Une fois encore, et à son corps défendant, l’ASCE se voit contrainte de se libérer de l’obligation de réserve à laquelle elle est astreinte comme bien d’autres institutions de la République, et d’exercer son droit de réponse, ceci, suite à l’interview accordée dans sa parution en ligne du jeudi 25 avril 2013 par « lefaso.net » aux sieurs Yves Millogo et Jean-Baptiste Oualian, respectivement secrétaire général et secrétaire à la formation politique et civique de la section France du Congrès pour la Démocratie et le Progrès (CDP), et dans laquelle il est entre autres question de l’ASCE et de ce qu’il est désormais convenu d’appeler « l’affaire Paré Joseph ».

Entre autres griefs, ces individus reprochent à l’ASCE d’avoir cité le nom du seul Paré Joseph dans son rapport général annuel d’activités 2011, de n’avoir pas respecté les procédures de contrôle, et d’avoir diffusé le rapport de contrôle dans les médias.

Au regard des critiques infondées tenues dans cette interview par ces individus qui n’ont d’autres objectifs que de ternir l’image de l’ASCE, contester son travail, amoindrir son efficacité, et au-delà jeter le discrédit sur ses animateurs en mettant en doute leurs compétences techniques, leur indépendance et leur objectivité, il est plus qu’impérieux de porter la réplique pour éclairer l’opinion publique sur le sujet et défendre l’honneur de cette institution que tant admirent au regard des nombreux voyages d’études reçus pour s’enquérir de son expérience ; sur recommandations le plus souvent d’institutions spécialisées dans la gouvernance.

Mais avant cela, il n’est pas superfétatoire de faire un bref rappel des missions et du contexte de création de l’ASCE.

Le Gouvernement du Burkina Faso ayant affirmé sa ferme volonté de promouvoir un développement harmonieux et durable dans le cadre de sa stratégie de lutte contre la pauvreté, a entrepris différentes actions en vue d’améliorer la gouvernance et de renforcer le système de gestion de l’Administration publique en optant pour une lutte efficace contre la corruption et le renforcement de la gestion des finances publiques. Ainsi, la lutte pour la bonne gouvernance est devenue une préoccupation de tous les acteurs du développement et constitue un facteur déterminant dans la mise en œuvre des stratégies de développement.

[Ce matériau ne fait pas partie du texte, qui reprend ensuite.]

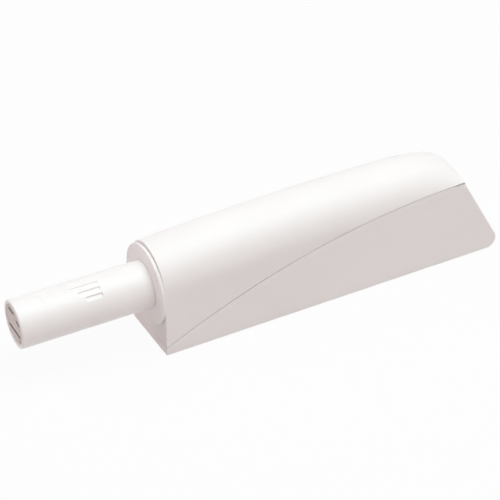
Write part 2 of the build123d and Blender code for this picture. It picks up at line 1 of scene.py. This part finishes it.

Le Gouvernement du Burkina Faso qui a fait œuvre de pionnier en adoptant en octobre 1998, un plan national de bonne gouvernance dont les enseignements ont servi à l’élaboration de la politique nationale de bonne gouvernance (PNBG), s’est alors doté d’un dispositif juridique et institutionnel de bonne gouvernance dans lequel l’ASCE apparait comme un acteur majeur, dans le contrôle de gestion des deniers publics et dans la lutte contre la corruption, et le renforcement des mesures coercitives de lutte contre l’impunité dans l’administration publique et les affaires économiques.

QUEL EST LE MANDAT DE L’ASCE ?

L’ASCE est un organe de contrôle de l’ordre administratif, né de la fusion des attributions de trois structures de contrôle qu’étaient la Haute Autorité de Coordination de la Lutte contre la Corruption (HACLC), l’Inspection Générale d’Etat (IGE) et la Coordination Nationale de Lutte contre la Fraude (CNLF).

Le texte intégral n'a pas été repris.